Dr. Mayfield says he’s taken advantage of not only the modeling features of JMP, but also the neural networking and outlier analysis platforms. Regarding the latter, rather than throw out data from corals displaying aberrant behavior (i.e., the outliers), he argues that, in many cases, these oddly functioning individuals – which tend to be the most stress-resistant in his data sets – might actually be those of most interest to physiologists. In other words, such features of JMP allow Dr. Mayfield to identify the coral biopsies he should prioritize under the real-world limitation that, in many cases, there are insufficient funds to analyze every biopsy to its fullest capacity.


  • Acroporid corals off Makassar, Sulawesi, Indonesia.


  • Acroporid corals off Raja Ampat, Papua, Indonesia.


  • Acroporid corals off Komodo National Park, Nusa Tenggara, Indonesia.

Accelerating research through data transparency

As Dr. Mayfield is painfully aware, copious data languish unused by researchers who lack either the time or statistical knowledge to analyze them. Moreover, given the pressure to publish and competition between scientists, most are reluctant to share their data (even data they have already used in published works). With such a time-sensitive problem like coral reef bleaching, though, data sharing could be a key factor in accelerating the state of the science and determining the most effective conservation strategies. “Especially in our field, [scientists] should be more open about how they analyze the data and make real efforts to get it out there. It's not doing any good just sitting on a computer,” he says.

And Dr. Mayfield leads by example – JMP gives him the tools for promoting transparency in his own research, such as interactive HTML features that allow for real-time data analyses. “JMP has given me so many ideas – new ways of making my data more interactive and not just in terms of visualization but showing people the thought process behind how I analyzed it,” he says. In addition to posting data sets to his personal website coralreefdiagnostics.com, Dr. Mayfield now uses JMP Public as a means of disseminating dynamic visualizations. The software’s data filtering capacity, he says, permits his collaborators and other interested individuals to “find” corals demonstrating certain characteristics in the data set – a bleached coral from Fiji that was over-expressing fluorescent proteins, for example. This feature in JMP Public will allow both present and future collaborators to quickly identify samples they may wish to analyze in more detail, be they archived biopsies or the GPS coordinates of the originally sampled coral colonies themselves.

> Check out a principal components analysis in JMP Public showing reef data from Fiji 

“Most people will fall asleep if you give them a one-hour lecture on statistics, but maybe if they could just see how you went from this data table to this figure ... viewers would then be more confident in your data.” Dr. Mayfield hopes that by disclosing the details of his own research, and by boosting the reproducibility of his methods, he can encourage colleagues toward similar transparency, bringing the field together in pursuit of tangible solutions to coral reef decline.

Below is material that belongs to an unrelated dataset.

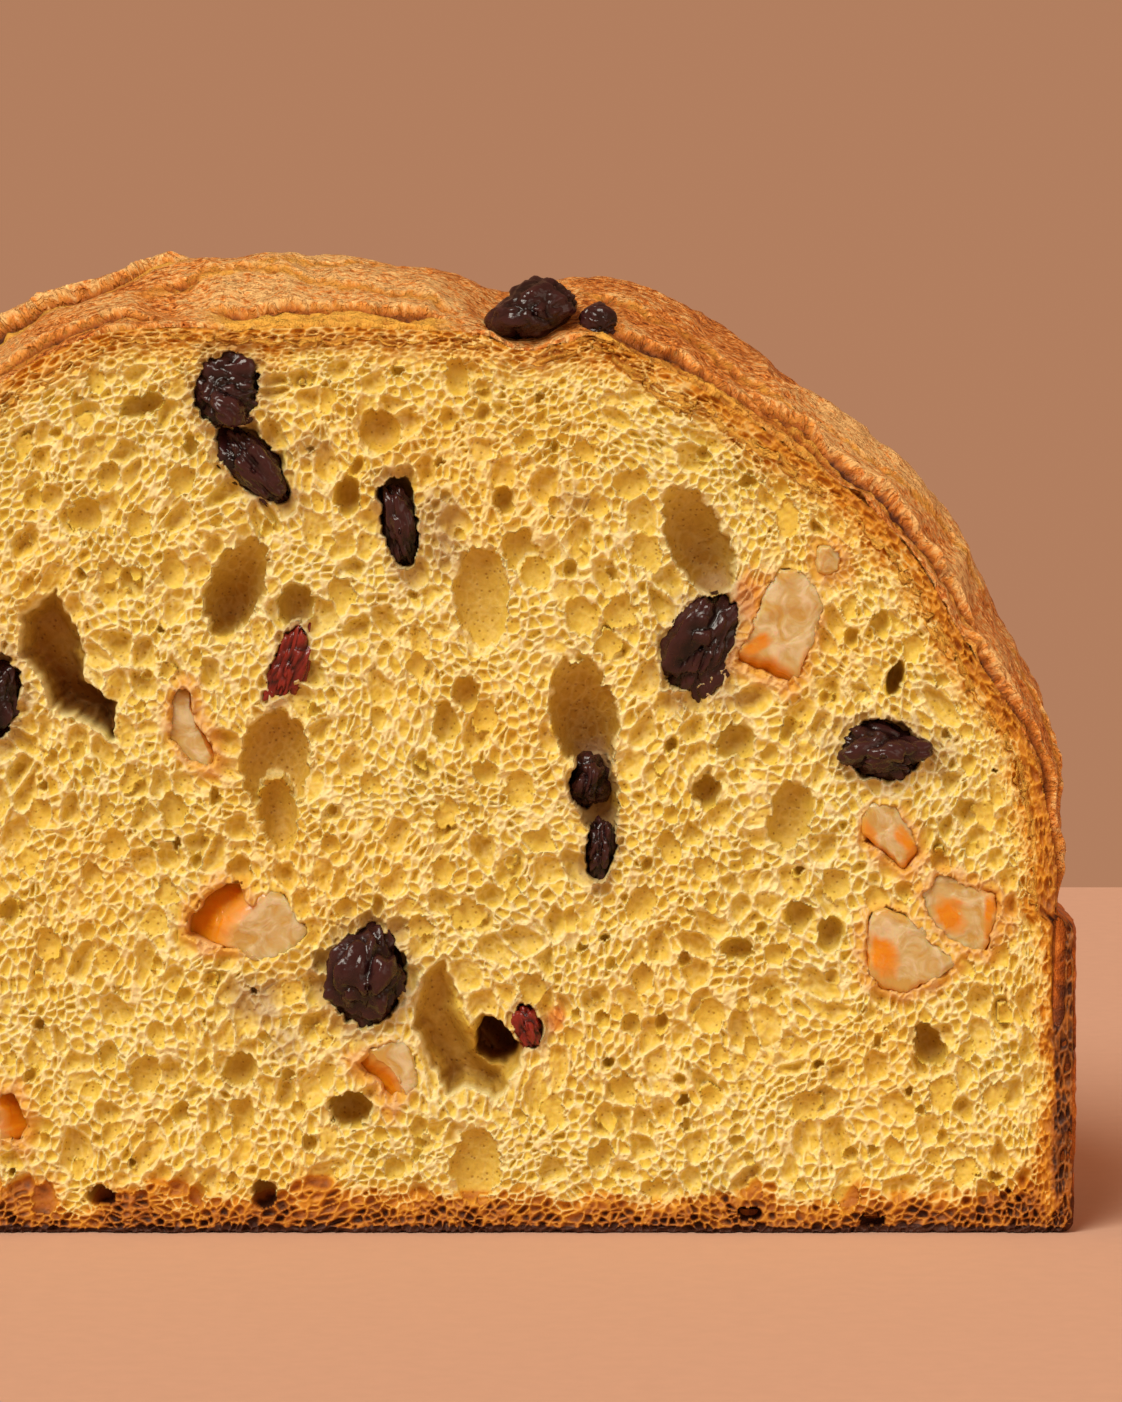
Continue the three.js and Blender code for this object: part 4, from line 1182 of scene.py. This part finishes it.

“We might already have all the data we need to address certain coral reef issues,” says Dr. Mayfield. “We just aren’t analyzing them the right way.” JMP could change that. And now, Dr. Mayfield’s research is only limited by the questions he asks.

References

Mayfield AB, Dempsey AC, Inamdar J, Chen CS (2018), A statistical platform for assessing coral health in an era of changing global climate-I: A case study from Fiji’s Lau Archipelago. Platax 15, 1-35.

Mayfield AB, Chen CS, Dempsey AC (2019), Modeling environmentally mediated variation in reef coral physiology. Journal of Sea Research 145, 44-54.

Shmueli G (2011), To explain or to predict? Statistical Science 25(3), 289-310.